For many students, moving to University is their first experience of managing their own money without the guidance of their parents. Whether they still get an allowance, or have a part-time job to generate some income, learning how to budget this money effectively is a steep learning curve – especially considering it’s a topic that’s frequently left out of traditional education syllabuses.
However, learning how to manage finances, set up credit cards, and be aware of how credit can impact many of their financial decisions is extremely important. We don’t believe that finances
should be something students shy away from, so in this article, we’ll be diving head-first into the topic of why proper financial education is so important, and how students can effectively manage their money and credit pre- and post-graduation.
Why Financial Education is Important For Students
As you grow up, the amount of responsibility you feel also increases. No longer is it up to your parents to look after you and make sure everything you need is provided, it’s up to you to sort things out yourself. Because important financial literacy skills aren’t taught in school, it’s not uncommon for students to struggle to manage money for food, rent, bills, and social activities with their friends.
The earlier that students start to learn about finances and get actionable guidance on how they can manage their own money, the easier it will be for them to make wiser financial choices in the future. Whether it comes to taking out loans, getting credit cards, budgeting, or just understanding how interest rates work, financially literate students can avoid common financial problems and work towards creating a strong financial foundation for themselves that will set them up for the rest of their lives.
What is Credit Management and Why Should Students Know About It?
Credit management is about controlling credit; money that is borrowed and is expected to be repaid. As you get older and start taking out loans – like student loans, getting a credit card, or planning for a mortgage – you start to build up credit for yourself which is an important indication of how trustworthy you are to lenders. If you have a poor credit rating, you are less likely to be granted large loans from banks or other financial institutions, whereas if you have a good credit rating the process of getting a loan may be a lot simpler.
Students may not be planning on making any large investments, or even considering a credit card just yet, but that doesn’t mean it’s not important to start thinking about how you can manage and grow your creditworthiness.
It’s important for students to have a good grasp of credit management so:
♦ They can avoid getting into large amounts of debt that can lead to crippling financial stress
♦ Gain financial independence from their parents so they can start to prepare for life’s big purchases like a house, renting an apartment, or buying their first home
♦ Build a good credit history early on in life to ensure favorable terms for loans, credit cards, mortgages, etc.
♦ Start planning for life’s long-term financial goals like retirement and starting a family
♦ Start building an emergency fund for life’s unexpected situations when you need to quickly access cash
Managing Your Finances During School/College
Before embarking on the exciting University journey, most students will find themselves anxiously waiting to see how much money they can expect from Student Finance. Although this is a loan that will have to be paid back throughout their lives, the more loans that they are provided, the more comfortable they will be financially throughout University.

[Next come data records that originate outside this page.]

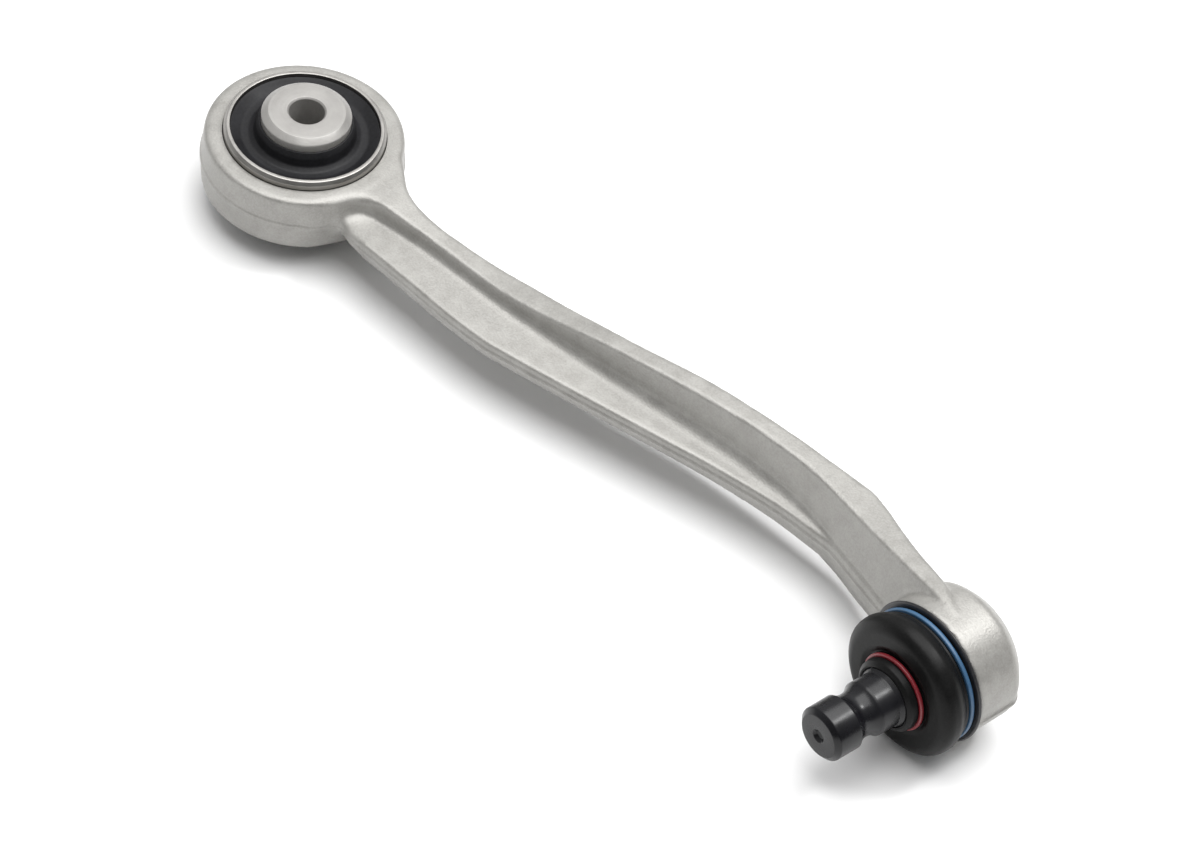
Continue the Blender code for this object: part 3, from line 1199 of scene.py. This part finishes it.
def choose_finishes(datum: Datum) -> dict[Slot, Finish]:
    """Every finish of the part.

    Args:
        datum: the frame, for the axes of the turned pieces.

    Returns:
        The finish of each slot.
    """
    bush, ball, axis = datum.bush, datum.ball, datum.stud_axis
    return {
        Slot.FORGING: Finish(
            "blasted_forging", (0.268, 0.261, 0.245), (0.345, 0.338, 0.320), (0.36, 0.46), 0.36,
            cloud=0.005, grain=0.0006, grain_depth=0.00008, swell=0.004, swell_depth=0.00004),
        Slot.SLEEVE: TurnedFinish(
            "turned_sleeve", (0.30, 0.29, 0.275), (0.43, 0.42, 0.40), (0.30, 0.42), 1.0,
            centre=bush, grain_depth=0.000006),
        Slot.CORE: TurnedFinish(
            "turned_core", (0.28, 0.272, 0.26), (0.38, 0.37, 0.355), (0.34, 0.46), 0.45,
            centre=bush, grain=0.0006, grain_depth=0.00005),
        Slot.BUSH_RUBBER: Finish(
            "moulded_bush_rubber", (0.007, 0.007, 0.008), (0.015, 0.015, 0.017), (0.42, 0.62),
            grain=0.0008, grain_depth=0.00002, specular=0.25),
        Slot.BOOT_RUBBER: Finish(
            "moulded_boot_rubber", (0.004, 0.004, 0.004), (0.008, 0.008, 0.008), (0.33, 0.43),
            swell=0.005, swell_depth=0.00006, specular=0.13),
        Slot.STUD: TurnedFinish(
            "black_phosphate", (0.004, 0.004, 0.005), (0.009, 0.009, 0.011), (0.22, 0.32),
            specular=0.32, centre=ball, axis=axis, grain=0.0003, grain_depth=0.000006),
        Slot.BLUE: Finish(
            "blue_coating", (0.034, 0.090, 0.170), (0.047, 0.115, 0.210), (0.30, 0.42)),
        Slot.RED: Finish(
            "red_coating", (0.16, 0.011, 0.017), (0.23, 0.017, 0.025), (0.32, 0.45)),
        Slot.RACE: Finish(
            "race_acetal", (0.70, 0.70, 0.66), (0.80, 0.80, 0.76), (0.40, 0.55)),
        Slot.SEAT: Finish(
            "seat_black", (0.010, 0.010, 0.012), (0.018, 0.018, 0.020), (0.30, 0.45)),
        Slot.PLATE: TurnedFinish(
            "pressed_plate", (0.42, 0.42, 0.41), (0.58, 0.58, 0.56), (0.25, 0.40), 1.0,
            centre=ball, axis=axis),
    }


def main() -> None:
    """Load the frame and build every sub-assembly."""
    logging.basicConfig(level=logging.INFO, format="%(name)s: %(message)s")
    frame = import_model()
    datum = Datum.read(frame["joints"])
    finishes = choose_finishes(datum)
    Studio().build()
    Forging(datum, finishes).build()
    Bush(datum, finishes).build()
    BallJoint(datum, finishes).build()


if __name__ == "__main__":
    main()
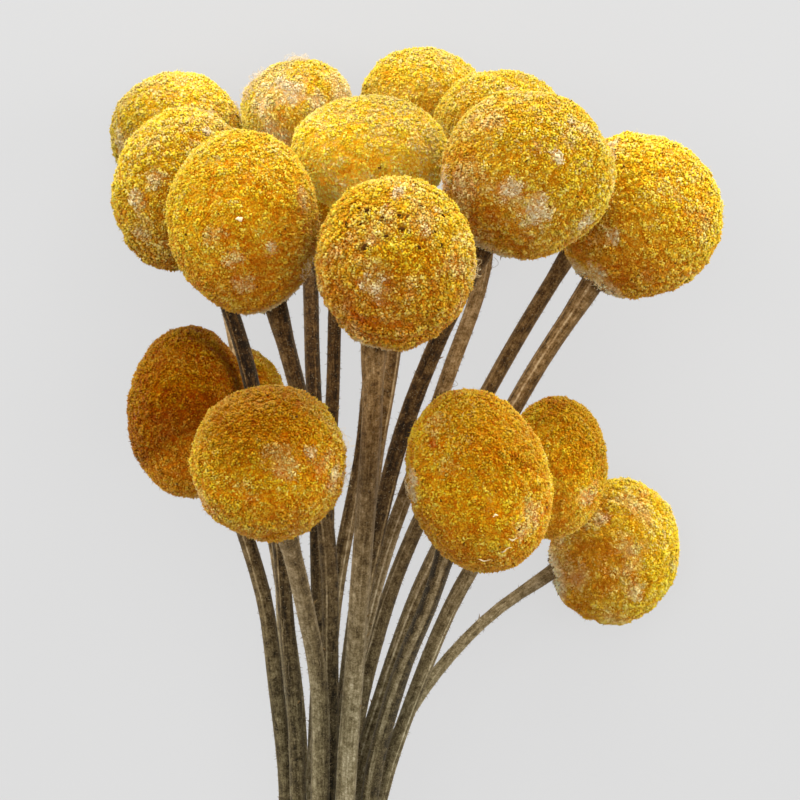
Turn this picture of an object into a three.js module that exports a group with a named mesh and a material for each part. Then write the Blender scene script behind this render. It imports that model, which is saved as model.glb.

This is probably the first major loan that you will ever take out in your name, meaning it’s your responsibility to pay back. This maintenance loan will cover a lot of your monthly spending, but most students will also need other ways to supplement their income to avoid getting into debt – this could come from parents, getting a part-time job, or taking a loan out from the bank. On average, graduates of English universities will find themselves in £44,940 worth of debt as they try to juggle the costs of tuition, living costs, food, books, and keeping up an exciting social life.
When you’re at University, the most important credit management tips to follow are:
♦ Create a budget planner every month where you can keep track of your income and expenses
♦ Avoid spending money on unnecessary purchases like eating out or going shopping
♦ Look into different grants and scholarships to help lessen your reliance on student loans
♦ If you do take out a credit card, only use it for daily purchases and pay off your balance at the end of every month to build a good credit score
♦ Stay away from buy now, pay later platforms that encourage you to spend money you don’t have
Managing Your Finances Post-Graduation
You may think that managing your finances during university is a challenge, but some of the biggest responsibilities come post-graduation. Not only do you have to worry about paying off your student loan, but you’re probably also paying rent, and bills while trying to become financially independent.
Once you have graduated from university, one of the first things you’ll want to think about is how you’re going to pay off your debt. Having debt on your shoulders can impact a lot of your major life decisions, bad credit could even prevent you from being able to rent an apartment. For this reason, working on paying off high-interest debt first is optimal if you want to improve your credit score. If you’re worried about your debt, it’s best to reach out to your University’s financial counselors who can advise you on the best route to beginning your debt-free journey.
This is the time in your life when you may start to think about getting a mortgage, building a business, or starting a family, all things that you may need to get guaranteed loans for and will rely on having a good credit foundation. The more work you put in early on to improve your finances, the more successful you will be in these larger financial activities.
Providing Access to Relevant and Up-To-Date Financial Resources
Because financial education in schools isn’t as good as many of us would hope, it’s important that young people are provided with a wealth of resources that can help improve their finances and teach them how to better manage their credit.
Popular websites like money saving expert are a good place to start if you have specific financial concerns and want to find information relevant to you, but it’s also important to speak to financial advisors if you’d like more tailored and relevant financial advice.